Key West Poet Laureate Emeritus Kirby Congdon (Photo by Richard Watherwax)

by Kirby Congdon…….

On glancing through the first production from the poetry group, Decimos, I was delighted with the Spanish title because this reviewer took three years of Latin in high school voluntarily. There is so much meaning beyond all those declensions! In a world of sports, competition and success Latin gave me something cultural outside of adolescence that was, for me, a beacon.

When I read the biographies at the end of this collection I thought, “Well, gee, maybe we’re going somewhere. We’ve got adults here.” The production of any magazine is, in itself, admirable. When I despaired of being able to keep my own periodical alive a Professor Emeritus of English from Long Island University advised me, “To survive beyond that first issue is a literary accomplishment by itself.” I remarked to an editor of Decimos that his first issue struck me as quite attractive, having reviewed poetry books for twenty-five years for The Small Press Review. This fact is always interesting but not a necessity. But it does mean we have a literary group here in Key West that knows what it’s doing, where, why and how and is getting it done.

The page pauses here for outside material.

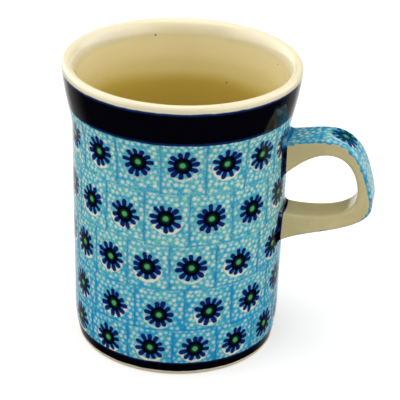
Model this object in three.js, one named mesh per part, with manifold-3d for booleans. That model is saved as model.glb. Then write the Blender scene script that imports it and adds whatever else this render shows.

When I was shown the second edition of Decimos I saw that familiar contributors still had something to say. An early poem by Rosalind Brackenbury is tattooed on my mind. In it she waves goodbye to family, scrooched up in the rearview window of a car, doing the same thing. The ache of the separation has stuck by me. In Decimos she points up the strange mystique of looking back on what had been her future, suggesting how difficut it is to balance one reality against the other. Prose doesn’t handle such perspectives quite as well as poetry does. Roz knows this even though her public relies on her being a novelist.

This same situation in a different context is established in the last line of Flower Conroy’s poem, I am the Medusa. That line is as conclusive as it is thoughtfully provocative. Poetry can do that. She simply asks, “Who was I anymore?” How often we ask that on so many levels!

Dear reader, there is a new dimension in the name and the place of Key West. I know these guys are going to hold on to it. This is a new generation in a new century. Now, where were you all when I needed you in mine?